FrozenGene · January 15, 2020, 4:52pm

I agree it. We could unify padding.

haichen · January 15, 2020, 9:27pm

An alternative approach is that we modify the relay.nn.conv2d python implementation and legalize the padding. So we don’t need to modify every frontend converter.

xyzhou · January 16, 2020, 9:50pm

It seems we have different opinions on both approach #1 and #2. I want to see if there are any more comments about this.

cc @tqchen @yzhliu @merrymercy @kevinthesun @wweic

merrymercy · January 20, 2020, 11:36pm

I prefer approach #1. Haichen’s suggestion is also okay.

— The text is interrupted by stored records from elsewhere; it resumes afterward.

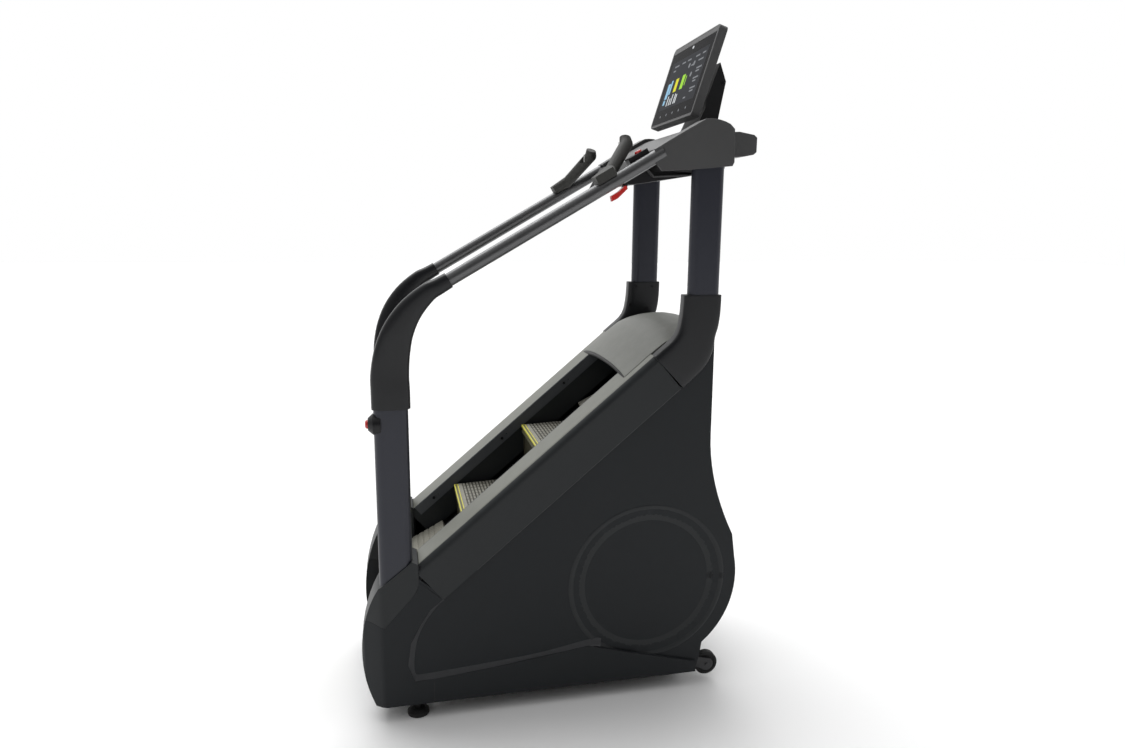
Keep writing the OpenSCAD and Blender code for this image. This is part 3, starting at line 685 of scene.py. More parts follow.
def spline(points, count):
    """Points of a smooth line through given points of any size."""
    out = []
    n = len(points)
    for k in range(count):
        t = k / (count - 1) * (n - 1)
        i = min(int(t), n - 2)
        f = t - i
        p0, p1, p2, p3 = (points[max(0, min(n - 1, j))] for j in (i - 1, i, i + 1, i + 2))
        out.append(
            [
                0.5 * (
                    2 * b + (c - a) * f + (
                        2 * a - 5 * b + 4 * c - d
                    ) * f * f + (3 * b - a - 3 * c + d) * f ** 3
                )
                for a, b, c, d in zip(p0, p1, p2, p3)
            ]
        )
    return out


def prism(name, outline, x0, x1):
    """A solid across the machine from a [y, z] outline in millimetres."""
    clear_selection()
    obj = ring([at(x0, y, z) for y, z in outline])
    obj.name = name
    edit_mode()
    mark_all()
    bpy.ops.mesh.edge_face_add()
    bpy.ops.mesh.extrude_region_move(TRANSFORM_OT_translate={"value": ((x1 - x0) / 1000, 0, 0)})
    object_mode()
    outward(obj)
    return obj


def none_selected(obj, kind):
    """Leaves a mesh with nothing selected, ready to pick its edges or faces."""
    pick(obj)
    edit_mode()
    bpy.ops.mesh.select_mode(type=kind)
    mark_all("DESELECT")
    object_mode()


def edges_where(obj, test):
    """Selects the edges whose two ends pass a test, and returns how many."""
    none_selected(obj, "EDGE")
    found = 0
    for e in obj.data.edges:
        a, b = (obj.data.vertices[i].co for i in e.vertices)
        e.select = test(a, b)
        found += e.select
    return found


def faces_where(obj, test):
    """Selects the faces that pass a test, and returns how many."""
    none_selected(obj, "FACE")
    found = 0
    for f in obj.data.polygons:
        f.select = test(f)
        found += f.select
    return found


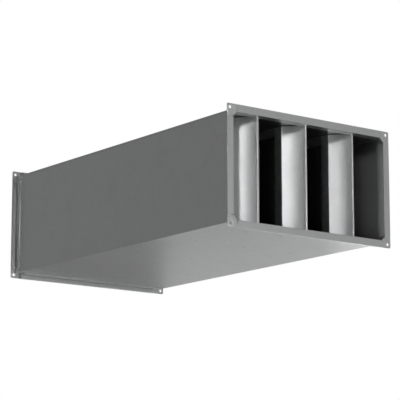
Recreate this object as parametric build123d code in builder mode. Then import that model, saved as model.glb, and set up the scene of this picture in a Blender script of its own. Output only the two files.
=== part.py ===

Combining them, we can do two things:

Enforce topi.nn.conv2d to accept 4-way padding by inserting assertion, so users won’t break the rule. Since autotvm uses argument of topi function as workload for matching, the arguments format of topi function should always be a unique normal form.
Use Haichen’s suggestion to deal with frontend converters.

This bugs is very critical. It breaks out our benchmark. Please fix it as soon as possible.

comaniac · January 21, 2020, 2:22am

So you suggested the following flow:

Frontend converter generates conv2d (maybe 2-way or 4-way padding).
relay.nn.conv2d legalizes the padding to 4-way.
topi.nn.conv2d only accepts 4-way padding.

Due to the assertion in 3, AutoTVM conv2d workloads should always be 4-way padding. This solution seems promising to me.

kevinthesun · January 21, 2020, 7:57am

Agree in topi we should enforce 4d padding. In relay we can support 1d, 2d or 4d padding, which allows frontend converters to be unmodified.

xyzhou · January 21, 2020, 2:03pm

Thank you all for your comments and thoughts. The suggested flow sounds good to me. I will implement legalization relay.nn.conv2d padding to 4 way and make topi.nn.conv2d only accepts 4 way padding. I will submit a PR soon.